Still unconvinced wallpaper can work in your modern home? Try a trendy pattern like marble to add a subtle, modern touch of beauty, a natural texture like grass-cloth or a wood look-alike to create an open and airy space, or incorporate a gorgeous vintage design like a 17th-century French damask pattern for a stunning, timeless look. Or, take a cue from the DiLorenzo family the in February 2018 issue and embrace your home's original wallpaper by giving it new life with contemporary accents and furnishings. (Better Homes & Gardens, Blue & White Forever, February 2018)

Care and Maintenance Tips and Tricks

Keep your new wallpaper looking fresh for years to come with proper care and maintenance techniques. Some temporary wallpapers cannot be washed, due to their design for short-term usage, but routine dusting will help keep yours looking like new.

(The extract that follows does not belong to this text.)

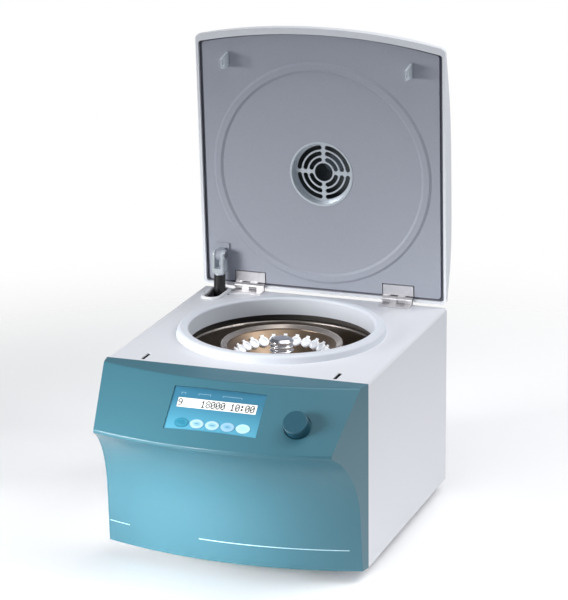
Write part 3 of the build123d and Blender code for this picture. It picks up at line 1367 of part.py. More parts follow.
def sub_parts():
    nodes = {
        "base_plate": base_plate(),
        "rubber_feet": rubber_feet(),
        "housing_cover": housing_cover(),
        "strut_bezel": strut_bezel(),
        "front_bulkhead": front_bulkhead(),
        "rear_panel": rear_panel(),
        "rear_screws": rear_screws(),
        "front_fascia": front_fascia(),
        "control_panel": control_panel(),
        "lcd_display": lcd_display(),
        "control_board": control_board(),
        "control_knob": control_knob(),
        "knob_encoder": knob_encoder(),
        "chamber_seal": chamber_seal(),
        "rotor_chamber": rotor_chamber(),
        "insulation_ring": insulation_ring(),
        "guard_ring": guard_ring(),
        "motor_deck": motor_deck(),
        "deck_posts": deck_posts(),
        "motor_dampers": motor_dampers(),
        "motor_housing": motor_housing(),
        "shaft_boot": shaft_boot(),
        "motor_shaft": motor_shaft(),
        "rotor_body": rotor_body(),
        "rotor_rim": rotor_rim(),
        "sample_tubes": sample_tubes(),
        "rotor_nut": rotor_nut(),
        "lid_shell": swing_open(lid_shell()),
        "lid_liner": swing_open(lid_liner()),
        "edge_strip": swing_open(edge_strip()),
        "vent_grille": swing_open(vent_grille()),
        "grille_duct": swing_open(grille_duct()),
        "view_window": swing_open(view_window()),
        "striker_left": swing_open(striker(-1)),
        "striker_right": swing_open(striker(1)),
        "hinge_pins": hinge_pins(),
        "housing_hinge_left": housing_hinge(-1),
        "housing_hinge_right": housing_hinge(1),
        "lid_hinge_left": swing_open(lid_hinge(-1)),
        "lid_hinge_right": swing_open(lid_hinge(1)),
        "lock_housing_left": lock_housing(-1),
        "lock_housing_right": lock_housing(1),
        "lock_bolt_left": lock_bolt(-1),
        "lock_bolt_right": lock_bolt(1),
        "strut_lug": swing_open(strut_lug()),
        "strut_clevis": strut_clevis(),
        "clevis_pin": clevis_pin(),
        "strut_cylinder": strut_cylinder(),
        "strut_rod": strut_rod(),
        "strut_bracket": strut_bracket(),
        "mains_inlet": mains_inlet(),
        "switch_frame": switch_frame(),
        "switch_rocker": switch_rocker(),
        "power_board": power_board(),
    }
    for name, x in zip(KEY_NAMES, key_places()):
        nodes[name] = panel_key(x)
    return nodes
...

To dust, vacuum the wall gently with a soft brush attachment every few months, starting at the top of the wall and working your way down. This method is especially helpful for textured wallpaper that builds up dust and dirt quicker.

Some wallpapers, like washable vinyl, will stand up to a soap and water sudsing. These durable wallpapers are often used in kitchens, bathrooms, or kids' playrooms where they stand up to daily wear and tear. To remove dirt spots from a water-resistant wallpaper, start by gently dampening the affected and surrounding area with a clean sponge or towel and cold water; next, use a separate sponge or towel and apply a mild, colorless soap with gentle stroking motions. Finally, rinse with fresh, clear, cold water. (Be sure to rinse thoroughly to avoid streaks or leftover soap spots!) If you're washing the entire wall, start from the bottom and work your way up to avoid streaks and uneven cleaning. (Better Homes & Gardens, How to Care for Your Wallpaper, April 1943)

To spot-clean wallpaper that is not water-resistant, gently remove the smudge or spot with a slice of white bread or an art-gum eraser. Avoid cleaning these papers with water or cleaning products.

No matter what cleaning method you use, and whether the wallpaper says washable or not, be sure to test it first in a small, hidden area to avoid a cleaning catastrophe.